How many lines in these records hold the string "between"? Reply with the number alone.

--- Begin Input data ---

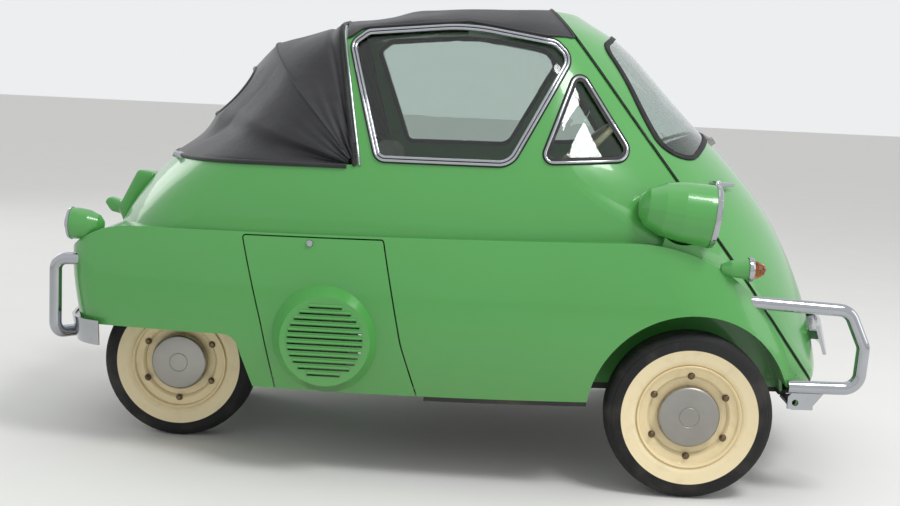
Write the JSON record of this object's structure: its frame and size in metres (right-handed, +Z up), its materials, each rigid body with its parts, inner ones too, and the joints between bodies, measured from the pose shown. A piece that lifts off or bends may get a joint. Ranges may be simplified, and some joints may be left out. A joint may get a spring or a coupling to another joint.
{
  "type": "bubble car",
  "caption": "Egg-shaped microcar with one front door that carries the steering column, a folding fabric roof, tube bumpers, steered front wheels and a close pair of rear wheels.",
  "frame": {"origin": "on the ground, on the middle plane, midway between the ends of the bumpers", "axes": "+X forward, +Y to the car's left, +Z up"},
  "size_m": [2.3517, 1.406, 1.3416],
  "materials": {
    "tyre_rubber": "matte",
    "body_paint": "gloss",
    "wheel_paint": "gloss",
    "plain_steel": "satin",
    "chassis_paint": "satin",
    "cast_metal": "rough",
    "soft_top": "grained",
    "chrome": "polished",
    "window_glass": "clear",
    "rear_pane": "clear",
    "clear_lens": "fluted",
    "amber_lens": "clear amber",
    "red_lens": "clear red",
    "black_rubber": "matte",
    "seat_fabric": "woven",
    "ivory": "gloss"
  },
  "bodies": {
    "body": {"body_shell": "body_paint", "chassis_frame": "chassis_paint", "engine_block": "cast_metal", "engine_bulkhead": "body_paint", "floor_pan": "chassis_paint", "front_bumper_guard_right": "chrome", "front_suspension_arms": "chassis_paint", "headlamp_lenses": "clear_lens", "headlamp_pods": "body_paint", "headlamp_rims": "chrome", "hood_fabric": "soft_top", "hood_rear_window": "rear_pane", "indicator_housings": "body_paint", "indicator_lenses": "amber_lens", "levers": "chassis_paint", "pedals": "black_rubber", "plate_lamp_housing": "body_paint", "rear_axle_case": "cast_metal", "rear_bumper_blade": "chrome", "rear_bumper_guards": "chrome", "rear_leaf_springs": "chassis_paint", "roof_fabric": "soft_top", "seat_back": "seat_fabric", "seat_base": "body_paint", "seat_cushion": "seat_fabric", "side_window_frames": "chrome", "side_window_glass": "window_glass", "tail_lamp_lenses": "red_lens", "tail_lamp_pods": "body_paint", "tail_lamp_rims": "chrome", "vent_window_frames": "chrome", "vent_window_glass": "window_glass"},
    "engine_cover": {"engine_cover": "body_paint"},
    "front_door": {"front_door": "body_paint", "windscreen_frame": "black_rubber", "windscreen_glass": "window_glass", "steering_column": "chassis_paint", "instrument_panel": "body_paint", "front_bumper_guard_left": "chrome", "door_bumper": "chrome", "door_handle": "chrome", "wiper": "chrome"},
    "steering_wheel": {"steering_wheel": "ivory"},
    "knuckle_right": {"knuckle_right": "chassis_paint"},
    "knuckle_left": {"knuckle_left": "chassis_paint"},
    "wheel_front_right": {"front_tyre_right": "tyre_rubber", "front_wheel_disc_right": "wheel_paint", "front_hub_cap_right": "plain_steel", "front_brake_drum_right": "cast_metal"},
    "wheel_front_left": {"front_tyre_left": "tyre_rubber", "front_wheel_disc_left": "wheel_paint", "front_hub_cap_left": "plain_steel", "front_brake_drum_left": "cast_metal"},
    "rear_wheels": {"rear_tyres": "tyre_rubber", "rear_wheel_discs": "wheel_paint", "rear_hub_caps": "plain_steel", "rear_brake_drums": "cast_metal", "rear_axle_shaft": "plain_steel"},
    "track_rod": {"track_rod": "chassis_paint"}
  },
  "joints": [
    {"name": "door_hinge", "type": "hinge", "parent": "body", "child": "front_door", "pos_m": [0.795, 0.566, 0.68], "axis": [0, 0, 1], "range_deg": [0, 80]},
    {"name": "engine_cover_hinge", "type": "hinge", "parent": "body", "child": "engine_cover", "pos_m": [-0.274, -0.62089, 0.272], "axis": [0.9922, -0.1244, 0], "range_deg": [0, 35]},
    {"name": "steering_wheel_turn", "type": "hinge", "parent": "front_door", "child": "steering_wheel", "pos_m": [0.366, 0.25, 0.871], "axis": [-0.682, 0, 0.7314], "range_deg": [-336, 336]},
    {"name": "steer_right", "type": "hinge", "parent": "body", "child": "knuckle_right", "pos_m": [0.683, -0.5, 0.232], "axis": [0, 0, 1], "range_deg": [-28, 28]},
    {"name": "steer_left", "type": "hinge", "parent": "body", "child": "knuckle_left", "pos_m": [0.683, 0.5, 0.232], "axis": [0, 0, 1], "range_deg": [-28, 28]},
    {"name": "track_rod_slide", "type": "slide", "parent": "body", "child": "track_rod", "axis": [0, 1, 0], "range_m": [-0.053, 0.053]},
    {"name": "front_right_spin", "type": "hinge", "parent": "knuckle_right", "child": "wheel_front_right", "pos_m": [0.683, -0.6, 0.232], "axis": [0, 1, 0], "continuous": true},
    {"name": "front_left_spin", "type": "hinge", "parent": "knuckle_left", "child": "wheel_front_left", "pos_m": [0.683, 0.6, 0.232], "axis": [0, 1, 0], "continuous": true},
    {"name": "rear_spin", "type": "hinge", "parent": "body", "child": "rear_wheels", "pos_m": [-0.817, 0, 0.232], "axis": [0, 1, 0], "continuous": true}
  ],
  "couplings": [
    {"joint": "steer_left", "follows": "steer_right", "ratio": 1},
    {"joint": "steering_wheel_turn", "follows": "steer_right", "ratio": 12},
    {"joint": "track_rod_slide", "follows": "steer_right", "m_per_rad": -0.108}
  ]
}
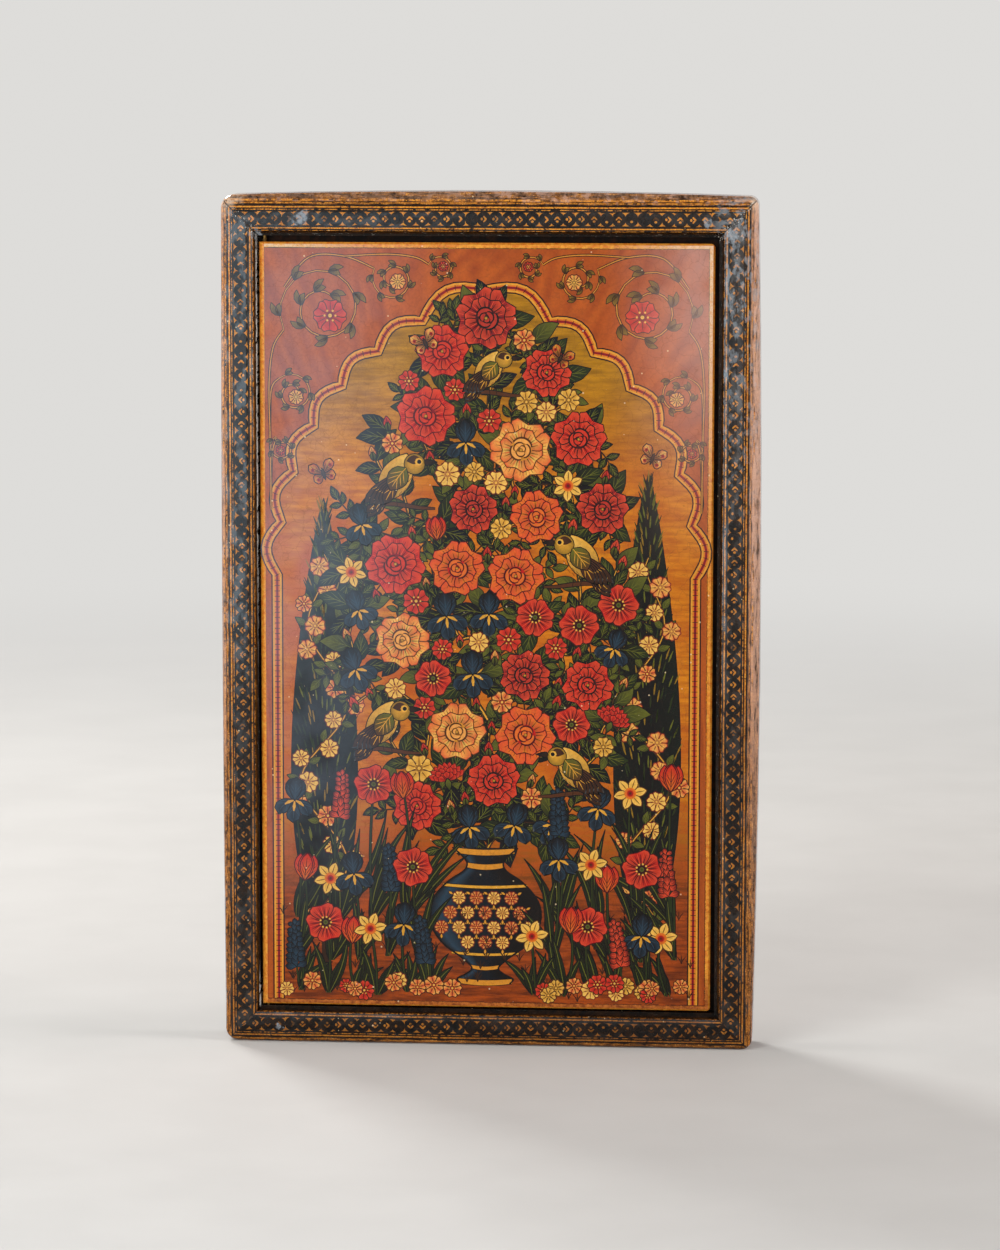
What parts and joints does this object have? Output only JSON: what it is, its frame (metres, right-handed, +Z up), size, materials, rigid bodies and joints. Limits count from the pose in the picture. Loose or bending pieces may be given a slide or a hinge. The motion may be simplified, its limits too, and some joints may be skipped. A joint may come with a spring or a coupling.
{
  "type": "persian lacquer mirror case",
  "caption": "Shallow rectangular lacquered pasteboard case holding a mirror, with a moulded painted frame and a painted shutter that swings open on wire pins.",
  "frame": {"origin": "middle of the bounding box, on the face that the case stands on", "axes": "+Z up along the case's height, +X to the right seen from the painted front, +Y from the front towards the back board"},
  "size_m": [0.1528, 0.014, 0.2434],
  "materials": {
    "frame_lacquer": "gloss",
    "back_lacquer": "gloss",
    "shutter_lacquer": "gloss",
    "mirror_glass": "polished",
    "tin_amalgam": "polished",
    "backing_paper": "matte",
    "gilt_slip": "satin",
    "pivot_brass": "satin"
  },
  "bodies": {
    "case": {"back_board": "back_lacquer", "frame_rail_top": "frame_lacquer", "frame_rail_bottom": "frame_lacquer", "frame_rail_left": "frame_lacquer", "frame_rail_right": "frame_lacquer", "backing_paper": "backing_paper", "tin_foil": "tin_amalgam", "mirror_glass": "mirror_glass", "mirror_slip_top": "gilt_slip", "mirror_slip_bottom": "gilt_slip", "mirror_slip_left": "gilt_slip", "mirror_slip_right": "gilt_slip", "pivot_pin_top": "pivot_brass", "pivot_pin_bottom": "pivot_brass"},
    "shutter": {"shutter_board": "shutter_lacquer", "pivot_ferrule_top": "pivot_brass", "pivot_ferrule_bottom": "pivot_brass"}
  },
  "joints": [
    {"name": "shutter_hinge", "type": "hinge", "parent": "case", "child": "shutter", "pos_m": [-0.0639, -0.00292, 0.12], "axis": [0, 0, -1], "range_deg": [0, 103]}
  ]
}
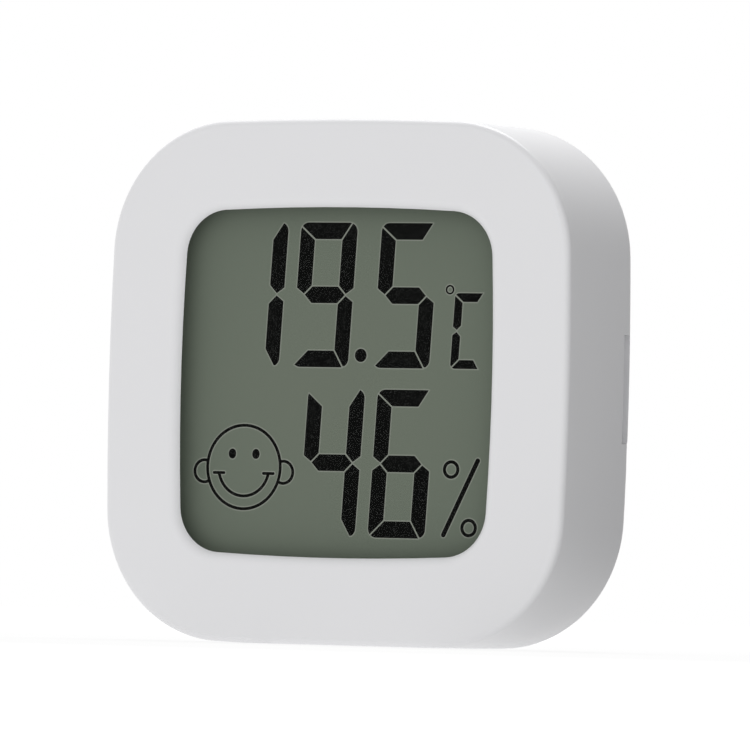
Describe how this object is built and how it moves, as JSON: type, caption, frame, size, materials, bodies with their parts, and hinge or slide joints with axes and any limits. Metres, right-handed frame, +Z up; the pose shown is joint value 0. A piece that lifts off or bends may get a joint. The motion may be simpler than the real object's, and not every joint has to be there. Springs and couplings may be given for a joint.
{
  "type": "temperature humidity sensor",
  "caption": "Rounded-square room thermometer and hygrometer with a reflective display, a push-on back cover, a coin cell and a unit button.",
  "frame": {"origin": "under the middle of the case, on the flat that it stands on", "axes": "+Z up, the display looks along -Y, +X to the right of someone who reads it"},
  "size_m": [0.043, 0.0116, 0.0429],
  "materials": {
    "white_shell": "fine satin moulded plastic",
    "polariser_film": "anti-glare film",
    "display_glass": "clear, polished",
    "cell_seal": "cured seal",
    "figures": "dark liquid crystal",
    "reflector_film": "diffusing film",
    "frame_plastic": "moulded",
    "zebra_rubber": "striped silicone",
    "board_laminate": "solder mask",
    "resin": "cured resin",
    "steel": "nickel plated",
    "spring_metal": "plated spring strip",
    "cell_steel": "turned and brushed",
    "switch_plastic": "moulded",
    "plunger_plastic": "moulded",
    "sensor_case": "moulded",
    "bead_epoxy": "dipped",
    "can_metal": "drawn can",
    "resistor_body": "fired coating",
    "capacitor_body": "ceramic"
  },
  "bodies": {
    "case": {"front_housing": "white_shell", "front_polariser": "polariser_film", "lcd_front_glass": "display_glass", "lcd_cell_seal": "cell_seal", "temperature_digits": "figures", "humidity_digits": "figures", "unit_marks": "figures", "comfort_icon": "figures", "lcd_rear_glass": "display_glass", "lcd_reflector": "reflector_film", "lcd_frame": "frame_plastic", "upper_zebra_strip": "zebra_rubber", "lower_zebra_strip": "zebra_rubber", "circuit_board": "board_laminate", "board_screws": "steel", "controller_blob": "resin", "battery_holder": "switch_plastic", "negative_contact": "spring_metal", "positive_contact": "spring_metal", "switch_body": "switch_plastic", "humidity_sensor": "sensor_case", "thermistor": "bead_epoxy", "timing_crystal": "can_metal", "chip_resistors": "resistor_body", "chip_capacitors": "capacitor_body"},
    "cover": {"back_cover": "white_shell"},
    "cell": {"coin_cell": "cell_steel"},
    "button": {"unit_button": "white_shell"},
    "plunger": {"switch_plunger": "plunger_plastic"}
  },
  "joints": [
    {"name": "cover_pull", "type": "slide", "parent": "case", "child": "cover", "axis": [0, 1, 0], "range_m": [0, 0.024]},
    {"name": "cell_lift", "type": "slide", "parent": "case", "child": "cell", "axis": [0, 1, 0], "range_m": [0, 0.012]},
    {"name": "button_press", "type": "slide", "parent": "cover", "child": "button", "axis": [0, -1, 0], "range_m": [0, 0.00035], "stiffness_N_per_m": 600},
    {"name": "plunger_press", "type": "slide", "parent": "case", "child": "plunger", "axis": [0, -1, 0], "range_m": [0, 0.00035]}
  ],
  "couplings": [
    {"joint": "cell_lift", "follows": "cover_pull", "ratio": 0.5},
    {"joint": "plunger_press", "follows": "button_press", "ratio": 1}
  ]
}
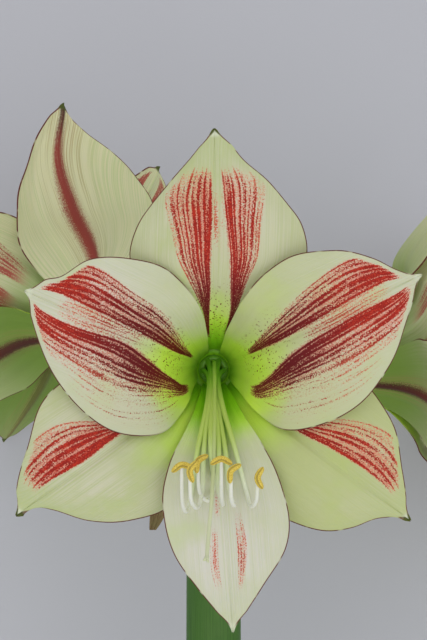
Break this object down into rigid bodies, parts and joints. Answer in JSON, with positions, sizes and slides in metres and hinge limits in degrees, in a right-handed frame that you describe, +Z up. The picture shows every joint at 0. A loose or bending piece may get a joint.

--- End Input data ---

### Output of the task
2